Now toss in the onions, garlic and carrots. Season them with salt and pepper and suatee them until the onions are translucent. The mixture may turn a little yellow/brown because of the beef juices and the olive oil. Once fully sauteed, toss in the cognac and get ready to let all of your anger loose on those veggies. Light that baby on fire! I’m serious. I used a match, but if you try this, I suggest you only do it onlyif you can be safe-perhaps using a scripto long-reach lighter. If you can, it’s very satisfying. The flame dances around the pot as it burns off the alcohol in the Cognac. You may need to/want to light it up a few more times. Given how angry I was, I probably lit it on fire a good 4 or 5 times. What can I say? I was trying to let go…

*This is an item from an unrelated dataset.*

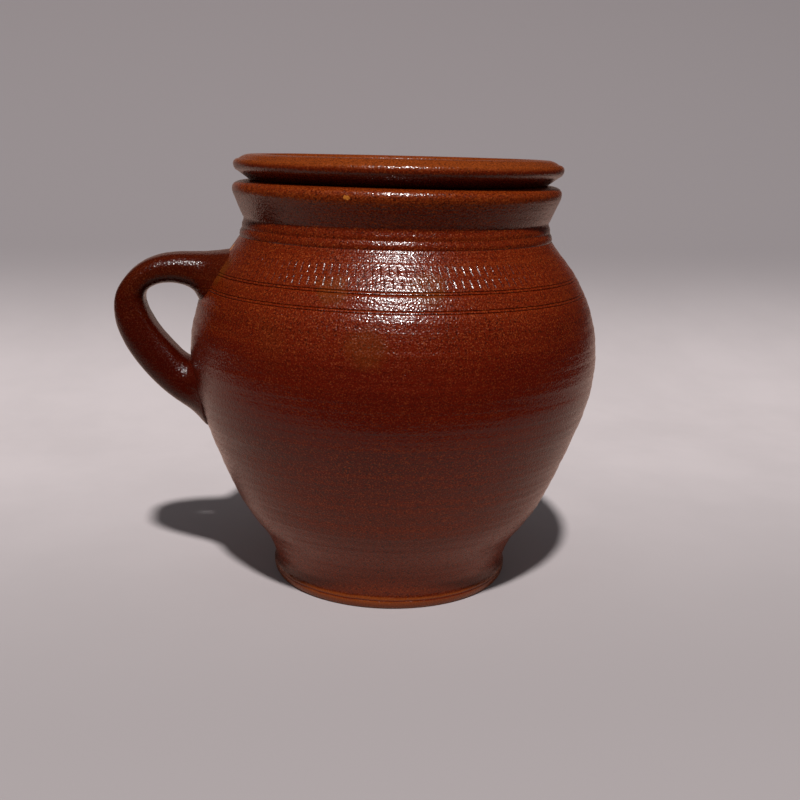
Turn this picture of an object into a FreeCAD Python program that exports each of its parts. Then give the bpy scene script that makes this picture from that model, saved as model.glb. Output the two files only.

Now add the beef (including the juices that have accumulated on the plate), the canned whole tomatoes, the tomato sauce, the 2 cups of beef stock and enough wine to nearly cover the beef (for me this was a cup and a half). Stir the pot so that everything is mixed together. Ina Garten suggests using Cote du Rhone, but for those of us who don’t live in the hamptons, Pinot Noir works just as well;) Put the lid on the pot and place in the oven on 250 degrees for 1 1/4 hours. After 1 1/4 hours, turn the oven down slightly to 225 and cook for another 2 hours. Remove from the oven, add the thyme and cook on the stove on very low heat for another 30 minutes. Now we’re almost done!
In a small saucepan, make a roux-a combined butter and flour mixture. Melt 2 tbsps of butter over medium heat and let it get nice and hot. Whisk 4 tbsps (one at a time) of flour into the butter until a thick paste forms. If you need more liquid to dissolve the flour, you can add more butter or a bit of the sauce from the stew. Once the flour is nice and dissolved/integrated into the roux, add it back into the Beef Bourguignon to thicken the stew. You can repeat this step or let the stew cook down on the stove a bit if you want to make the stew extra thick.

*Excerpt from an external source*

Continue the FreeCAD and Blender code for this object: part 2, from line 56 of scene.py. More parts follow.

When you’re done with the roux (or at the same time, if you have help), sautee some fresh veggies. I suggest sauteeing the mushrooms and an extra onion (cut thickly) for about 10 minutes. When you’re done, add the veggies back into the stew. I recommend doing this, because it’s likley that all of the onions you added in the beginning will have dissolved by now.
Simmer for an additional 10-15 minutes and then serve along with some french bread and/or mashed potatoes. Garnish with some fresh parsley. I like to use a slotted spoon to make sure my beef bourguignon is served nice and thick on the plate. I then add some stew/sauce over top for taste. If you’re serving in a bowl, feel free to ladel away.
No matter how it’s served, everyone loves this dish. As an added benefit, there are so many steps to keep your mind occupied that even a very bad day can end with everyone smiling and laughing.
- FOR THE STEW...
- 1 tbsp Olive Oil
- 2½ lbs Chuck Beef (although i'm tempted to try tenderloin!)
- 2 large Yellow Onions (sliced)
- 2 cloves Garlic (minced)
- 5 large Carrots (chopped)
- 1 tbsp Salt
- 1 tbsp Pepper
- ½ cup Cognac
- 2 cups Beef Broth
- ½ cup Tomato Sauce
- 1 cup, Whole tomatoes
- 1½ cup Pinot Noir
- 1 tsp Fresh Thyme
- FOR THE FINAL STAGES...
- 2 tbsp Butter
- 3 tbsp Flour
- 1½ lbs of Mushrooms, sliced thickly)
- 1 Large Onion (sliced)
- ½ cup Parsely (chopped
- Preheat your oven to 250 degrees F
- Assemble your ingredients tray!
- Heat 1 tbsp of olive oil in a dutch oven on medium heat. Careful, we don't want the oil to bubble or boil
- Rinse your beef, pat try, and season with salt and pepper.
- Sear the beef quickly on all sides. No need to cook the beef, just brown it quickly.You may need to do this in batches.
- Remove the beef from the dutch oven and set aside.
- Add your onions, garlic, and carrots to the dutch oven along with all of the salt and half of the pepper.
- Sautee the veggies until the onions are translucent.
- Add in the Cognac and, if you dare, light it on fire with a long-reach lighter (please be careful)
- Watch the alcohol burn off the Cognac. Smile 🙂
- Add the beef and the juices back into the dutch oven.
- Add the tomatoes, the tomato sauce, the beef broth and the wine. The liquid should almost cover all of the beef.
- Stir the mixture.
- Put the lid on the pot, and put the stew in the oven for 1¼ hours on 250 degrees.
- After 1¼ hours, reduce the heat to 225 and cook for another 1¾ hours- 2 hours. Feel free to take the stew out and taste the beef and the carrots along the way. The carrots should be tender and the beef should melt in your mouth, and feel medium-rare in texture and taste (remember we have another 30 minutes on the stove after the oven).
- Remove the stew from the oven. If you want to store some in the freezer for later, now is the time to do that. If not...
- Put the stew on the stove on very low heat.
- Make a roux, by slowly whisking together the 2tbsps of butter with the flour. Add some stew liquid or more butter if you need more liquid.
- Add the roux back to the stew to thicken.
- Sautee the mushrooms and 1 large onion, sliced thickly, for another 10 minutes.
- Add the mushrooms and onions back to the stew and simmer for another 10 minutes.
- Garnish with fresh parsley and serve along with some mashed potatos and french bread.
- Alternatively, you can simmer the stew for 10 minutes and plate by adding the sauteed mushrooms and onions to the plate and spooning the beef bourguignon on top.
Cliff Esler says
Sounds smashing! I’ll try it. But couldn’t find how many servings it makes. Will ingredient quantities as shown feed six adults?
Hi Cliff, Sorry for the late reply. This definitely feeds 6 if I remember correctly, but beyond 6 people I’m not sure! Did you try it? Hope it turned out well!